What I did not bargain for was wolf-whistles. I blushed easily. The first time I entered the canteen a barrage of whistling met me. The workers’ union lady dealt with that. But whistling was not needed to make me blush. The male junior managers soon found out that staring at me had the same effect. Working at the cutting bench, I would sense someone there and look up at a grinning male. Laughter followed. When I took no notice they gave up but it was not easy — my cheeks were hot with embarrassment.

I soon heard plenty of sexy jokes. I was not sure what most of them meant but better to laugh or smile than look ignorant. The girls were generally a friendly lot. It was a difficult situation for me: I was on the staff payroll but working on the factory floor learning about factory methods while waiting for the designer to need assistance. To break me in I was given lots of roll ends and pieces to chop up with cutting shears. Cutting through several thicknesses at a time with heavy shears, my hands, especially my thumbs, became sore and blistered but eventually they hardened off. (No electric cutters then)
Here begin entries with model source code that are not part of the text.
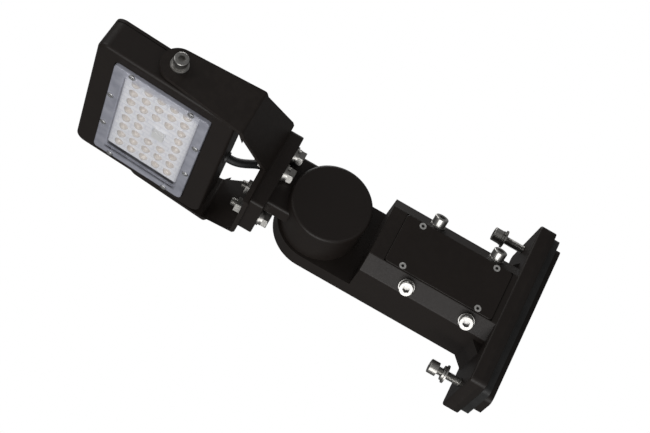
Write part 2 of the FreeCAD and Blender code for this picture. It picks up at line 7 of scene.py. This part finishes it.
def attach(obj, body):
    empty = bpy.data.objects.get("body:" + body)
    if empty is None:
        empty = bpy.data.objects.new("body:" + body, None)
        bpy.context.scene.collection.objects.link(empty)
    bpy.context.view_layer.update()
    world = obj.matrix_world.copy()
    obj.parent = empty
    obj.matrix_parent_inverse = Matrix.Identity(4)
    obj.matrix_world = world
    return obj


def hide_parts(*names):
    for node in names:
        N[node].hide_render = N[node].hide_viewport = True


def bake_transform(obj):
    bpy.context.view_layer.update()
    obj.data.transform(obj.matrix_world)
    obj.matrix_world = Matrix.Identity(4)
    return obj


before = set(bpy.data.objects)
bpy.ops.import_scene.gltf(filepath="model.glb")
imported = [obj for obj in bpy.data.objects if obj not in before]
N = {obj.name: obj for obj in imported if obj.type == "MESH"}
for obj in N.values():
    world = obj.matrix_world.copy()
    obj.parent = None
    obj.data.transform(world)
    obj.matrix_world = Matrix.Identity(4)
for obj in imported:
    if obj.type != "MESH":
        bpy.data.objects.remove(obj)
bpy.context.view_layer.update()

scene = bpy.context.scene
scene.view_settings.view_transform = "Standard"
scene.view_settings.look = "None"

MM = 0.001
TILT = math.radians(-3.23)
PIVOT = Vector((0.374, 0.0132, 0.001))
YC = 0.0132
HEAD_M = Matrix.Translation(PIVOT) @ Matrix.Rotation(TILT, 4, "Y") @ Matrix.Translation(-PIVOT)

# --------------------------------------------------------------- camera
cam_data = bpy.data.cameras.new("camera")
cam = bpy.data.objects.new("camera", cam_data)
scene.collection.objects.link(cam)
scene.camera = cam
right = Vector((-0.86828275, 0.24813084, 0.42955343))
down = Vector((-0.49539104, -0.38843911, -0.77698313))
fwd = Vector((-0.02593812, -0.88743797, 0.46019677))
cam.matrix_world = Matrix((
    (right.x, -down.x, -fwd.x, 0.2404),
    (right.y, -down.y, -fwd.y, 1.2418),
    (right.z, -down.z, -fwd.z, -0.6415),
    (0, 0, 0, 1)))
cam_data.sensor_width = 36.0
cam_data.lens = 1559.8 * 36.0 / 650.0
cam_data.clip_start = 0.05
cam_data.clip_end = 50.0

# ------------------------------------------------------------ node helpers


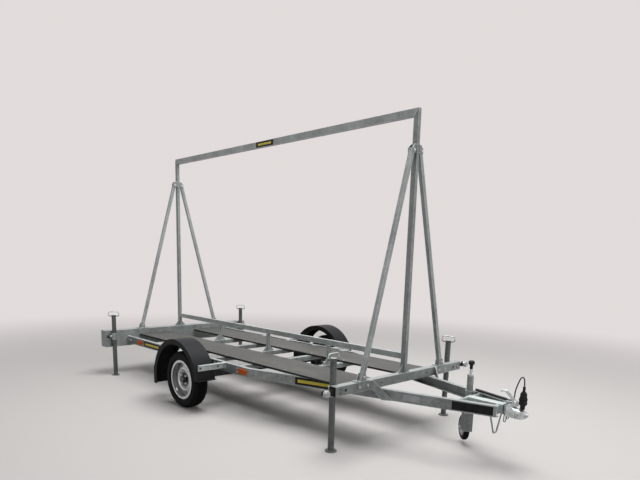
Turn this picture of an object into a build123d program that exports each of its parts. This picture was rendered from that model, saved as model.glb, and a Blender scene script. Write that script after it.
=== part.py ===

It seemed a shame to cut up large pieces of fabric but colours changed each season (and with slightly different dyes), and small ends were best out of the way. It would be sold as waste wool. Occasionally large ends would be sneaked away. One machinist made bathing costumes for her husband and friend. She told us that when they went in the sea the costumes soaked up the water and floated away. They had to leave the sea naked as the day they were born, to the hoots of their wives. A cutter did the same thing for herself and lost the bra part in the river.